‘Lean thinking’ – the way to improving the NHS for patients
Tue, 04 Mar 2014 13:10:00 GMT
Professor applies Toyota’s ‘lean thinking’ system to improve NHS’s approach to budgets and patients’ needs
A MANAGEMENT system devised so that giant car manufacturers could stay ahead of the competition has been adapted by a University of Huddersfield professor to help the NHS make the best use of its budget and respond as closely as possible to patients’ needs.
The approach is named “Lean Thinking” and Professor David Bamford (pictured below) and his colleagues have carried out a succession of projects with NHS trusts in Yorkshire that apply its tenets to healthcare.

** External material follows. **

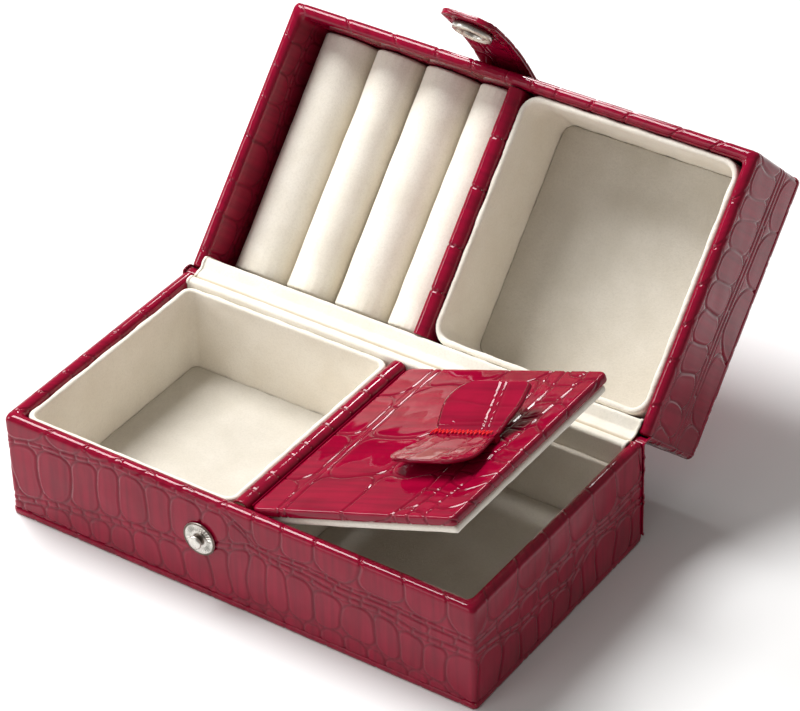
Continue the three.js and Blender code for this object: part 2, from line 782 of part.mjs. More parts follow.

One Knowledge Transfer Project (KTP) with the Bradford NHS Trust led to the development of a new and efficient patient transport system, while another Economic and Social Research Council (ESRC) founded project, with the South West Yorkshire Trust, aided the improvement of the Single Point of Access performances for mental health services.
Professor Bamford led this Knowledge Exchange Project and received £105,962 from the ESRC in order to disseminate Lean Thinking throughout the NHS, so that decision-making is streamlined and waste is reduced. A series of seven workshops plus a large-scale dissemination event at the University of Huddersfield have helped to spread the message.
“The healthcare budget within the UK is finite, so if you make processes and systems more efficient you get more out of the money that you have,” said Professor Bamford. “We have proven that if you redesign the systems and take out the factors that do not add value, then that makes them more efficient, leading to the patient getting a better level of service.”
The principles of Lean Thinking – the removal of all non-value-added activities, the focus on the customer needs and requirements and the continuous improvement approaches – were developed by Toyota from the 1950s as their strategic system to help the car firm to compete commercially. More recently, Professor Bamford – who is Professor of Operations Management at the University of Huddersfield’s Business School – has played a leading role in adapting these concepts for public services, with a special emphasis on healthcare.
But there are limits to the extent that Lean Thinking can be applied to the NHS, concedes Professor Bamford.
“For example, if you applied the idea to the blood transfusion service, it just wouldn’t work. You have to have plenty of stock and spare capacity. Similarly, within an A&E department you need to keep some flexibility with additional medical staff and physical space for capacity.”
“But there are other areas where if you look at the procedures, you can make them better fit for purpose.”
Improving things for patients
Professor Bamford – working with a University of Huddersfield’s colleague, lecturer Benjamin Dehe – has also carried out research on the use of Lean Thinking in the planning and design of new healthcare infrastructure. Here, they were prepared to take guidance from different best practices in the world of construction and other industries, for instance learning from McDonald’s, the international fast food chain.
“They serve 65 million people a day globally and very carefully place their restaurants and make them just the right size so that they achieve the most impact. We have taken some of those algorithms and applied them to healthcare.”
Greater transparency has also been introduced, with added input to building design and planning from the public and from patient/user groups.
“With the rise of Clinical Commissioning Groups and the idea that healthcare has to move from traditional hospitals into the community – which is often much more appropriate for patients – there is the opportunity for better service,” said Professor Bamford. “The challenge is to make sure that the systems, the procedures and everything surrounding them are fit for purpose.”
Professor Bamford remains in close contact with the NHS trusts, so that he can keep the ESRC informed on the progress of his projects.
“What we hope to do is improve things for patients and this is a way for the University to have an impact on society. So we will continue to work in this field. It is very rewarding to make a tangible difference to patients’ lives and we have evidence that the advice and the systems we are bringing with us can make a real difference.”